Friday, December 14, 2012

God's mercy

Tonight, for the first time in at least a couple of months, Henry asked for "Rock a baby" before we put him to bed. I praised God out loud for this gift, this precious, OBVIOUS reminder of the how BIG and marvelous He is!   He was tired and ready for bed, but wanted his Mama to rock him to sleep.  As I rocked him, I felt this overwhelming thankfulness for my son.  I've always loved him, never a doubt about that, but I felt this new-found appreciation for my child.

Like most of you, I've felt a heavy sense of grief in my heart today for the families that were struck by the senseless tragedy in Connecticut.  Henry wanting to cuddle and spend just a few more minutes with me was the obvious sign of God's grace that I needed at just that moment. After I put him to bed, I tearfully told Mike of how awestruck I am by His mercy, His love and compassion for His children. I know that God loves me but when He puts such an obvious reminder right out there for me to see and enjoy, I'm overwhelmed by His love.
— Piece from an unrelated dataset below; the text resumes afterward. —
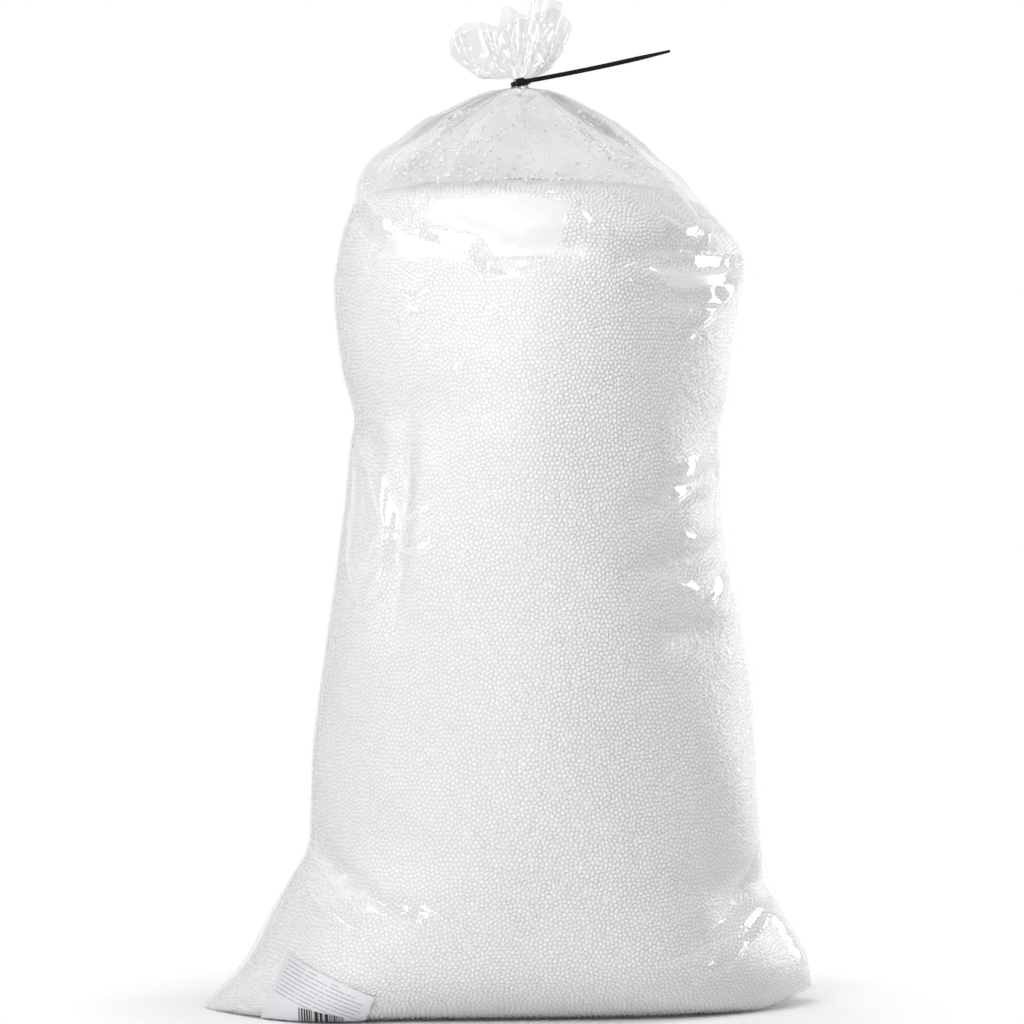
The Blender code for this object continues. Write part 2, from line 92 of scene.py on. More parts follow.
PINCHED_PLEATS = 0.22
COLLAR_PLEATS = 0.20
PLEATS = 11

# Shares of the tie's height where the film starts to gather, gathers more and meets the tie
CONE_START = 0.830
CONE_NARROWS = 0.90
NECK_LEANS = 0.93
NECK_START = 0.99

# The lowest that a bead reaches
FLOOR_CLEARANCE = 0.0003

# Power of the rounding of the filling's top, and how far apart rows of close-packed beads are
CAP_POWER = 0.8
HEXAGON = math.sqrt(3.0) / 2.0

# The value lift of film that has no beads behind it
EMPTY_LIFT = 0.01

# The camera, which also says where the film's creases are
CAMERA_DISTANCE = 4.2
CAMERA_HEIGHT = 0.517
FOCAL_PIXELS = 4000.0
PICTURE_SIDE = 1024.0
SENSOR_WIDTH = 36.0

# Place of a piece's map in its unit square, and small lengths
MAP_MARGIN = 0.01
MAP_SPAN = 0.98
TINY = 1e-9
MILLIMETRE = 0.001

WHITE: Tint = (1.0, 1.0, 1.0)

# Outline rows: share of the tie's height, left reach, right reach, depth, pointedness
OUTLINE = (
    (0.0, 1.02, 1.012, 0.87, 1.55),
    (0.046, 0.89, 0.985, 0.895, 1.45),
    (0.093, 0.809, 0.912, 0.908, 1.3),
    (0.134, 0.736, 0.836, 0.912, 1.14),
    (0.17, 0.673, 0.83, 0.915, 1.03),
    (0.212, 0.658, 0.822, 0.92, 0.98),
    (0.294, 0.641, 0.802, 0.93, 0.94),
    (0.413, 0.612, 0.753, 0.955, 0.92),
    (0.491, 0.572, 0.709, 0.985, 0.92),
    (0.548, 0.538, 0.697, 1.0, 0.92),
    (0.608, 0.519, 0.689, 1.008, 0.92),
    (0.634, 0.511, 0.698, 1.005, 0.92),
    (0.655, 0.525, 0.712, 1.002, 0.92),
    (0.68, 0.551, 0.722, 1.0, 0.92),
    (0.723, 0.573, 0.732, 0.985, 0.93),
    (0.775, 0.587, 0.752, 0.965, 0.94),
    (0.81, 0.573, 0.76, 0.95, 0.95),
    (0.839, 0.553, 0.706, 0.925, 0.96),
    (0.873, 0.522, 0.612, 0.85, 0.98),
    (0.899, 0.504, 0.546, 0.74, 1.0),
    (0.92, 0.454, 0.472, 0.62, 1.0),
    (0.94, 0.37, 0.398, 0.505, 1.0),
    (0.96, 0.296, 0.298, 0.375, 1.0),
    (0.975, 0.196, 0.212, 0.25, 1.0),
    (0.986, 0.128, 0.158, 0.15, 1.0),
)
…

I know that we aren't meant to always understand God's plans but I do feel that God knows that it frustrates us. His plan is always out of love and sometimes we're taught painful lessons through the decisions of others. Today's tragedy is just another example of that.  Healing will take place and people will come together but there's a long and painful road ahead of them. God also provides love, mercy and grace in our time's of need and wow, how wonderful His glory feels when you're in His presence.  

Even though our family wasn't directly involved, I've learned the lesson of not taking my family for granted.  Personal tragedy happens daily around the world. You can't turn on the tv or the internet without awful news that has happened in some one's life.  Yes, the tragedy today was of massive proportions, one that we will never fully comprehend.  The tragedy in my own life: why hasn't this lesson of not taking my family and loved ones for granted not permanently resonated with me before tonight? Will it be different this time or will I go back to my old ways of thinking and behaving?  Lord, please keep my feet planted firmly in this path. The path that you have created for me.  

I know that as parents the tragedy today is a huge reminder to hold on to our kids a little tighter, to tell them we love them. More importantly though, we need to do this constantly even as healing takes place. Our children should never ever doubt that Mama and Daddy love them. Keep these feelings tonight and always, cherish your children and thank God for them.